SALVIAMO LIU XIA. Sarebbe ora che il “metodo Trump” venisse applicato anche ai diritti umani. Tutto il mondo si è commosso ascoltando poche settimane fa la voce disperata di Liu Xia – moglie del defunto premio Nobel lasciato morire in prigione Liu Xiaobo -, agli arresti domiciliari dal 2010, nonostante non vi sia alcuna accusa formale contro di lei. La poetessa minaccia di lasciarsi morire se non le verrà restituita la libertà. Un gruppo di premi Nobel ha lanciato un appello pubblico per chiedere al regime di rilasciarla, ma Pechino ha fatto spallucce ignorando la richiesta.
L’EMPATIA TEDESCA. La Germania si è già detta disponibile ad accogliere Liu Xia. Da anni Berlino dimostra un’encomiabile empatia nei confronti della donna e del marito defunto. Mentre il partito comunista lasciava morire di cancro Liu Xiaobo, impedendo le cure, il governo tedesco aveva chiesto a Pechino di permettere ai due di espatriare. Invano. Ora rinnova la richiesta alla Cina di lasciare andare almeno Liu Xia, ma il regime da quell’orecchio non ci sente.

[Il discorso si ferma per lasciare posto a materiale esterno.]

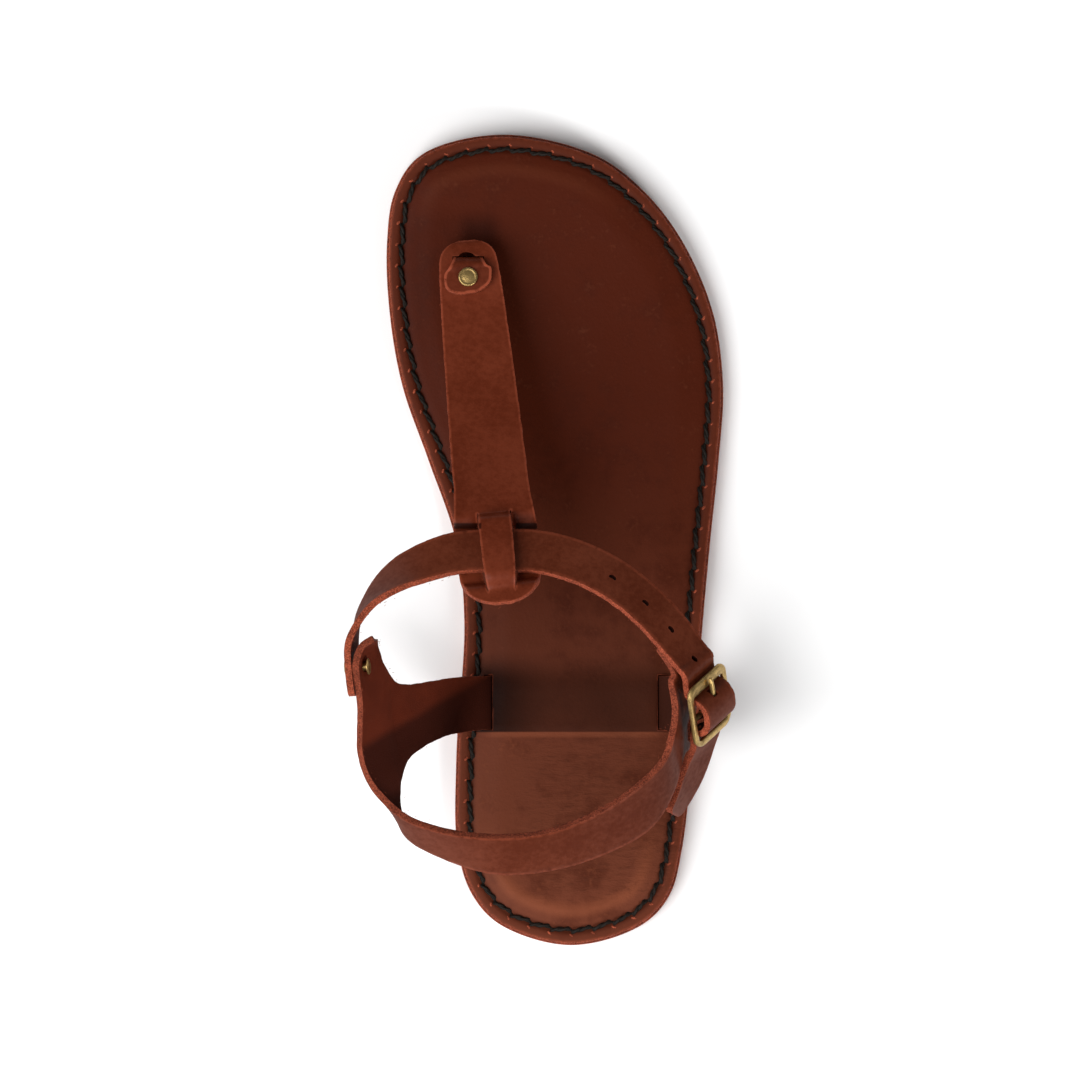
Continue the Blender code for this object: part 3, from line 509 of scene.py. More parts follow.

IL CASO G20. La Germania dovrebbe utilizzare il “metodo Trump” e non accontentarsi di fare bella figura agli occhi del mondo, facendo finta di avere cuore la vicenda della donna perseguitata ma senza mettere davvero in gioco i propri interessi. Nel luglio scorso, quando la vita di Liu Xiaobo era appesa un filo, Angela Merkel si disse «preoccupata» per il suo caso. Ma quando il presidente Xi Jinping si presentò al G20 di Amburgo, lo stesso mese, non sollevò neanche il problema, se non (forse) in privato per non infastidire il leader cinese. Ovviamente non ha ottenuto nulla, in compenso ha firmato ricchi accordi commerciali.
LE PAROLE NON BASTANO. In questi giorni la cancelliera torna in Cina per l’11ma volta dal 2005 e nonostante sia preoccupata dall’arroganza commerciale cinese tanto quanto gli Stati Uniti, sembra che non alzerà la voce, limitandosi a firmare altre ricche partnership industriali prestando il fianco a Pechino per l’ennesima volta. Magari rinnoverà l’appello per liberare Liu Xia, ma non servirà a niente. Con il Dragone bisogna rischiare e sfidarlo a viso aperto, se si vuole ottenere qualcosa. Trump insegna, ma al presidente americano di Liu Xia importa poco o nulla. Se Merkel vuole continuare a rivendicare la sua diversità antropologica, agisca con i fatti. Farsi belli con i diritti umani, solo a parole, non serve a niente.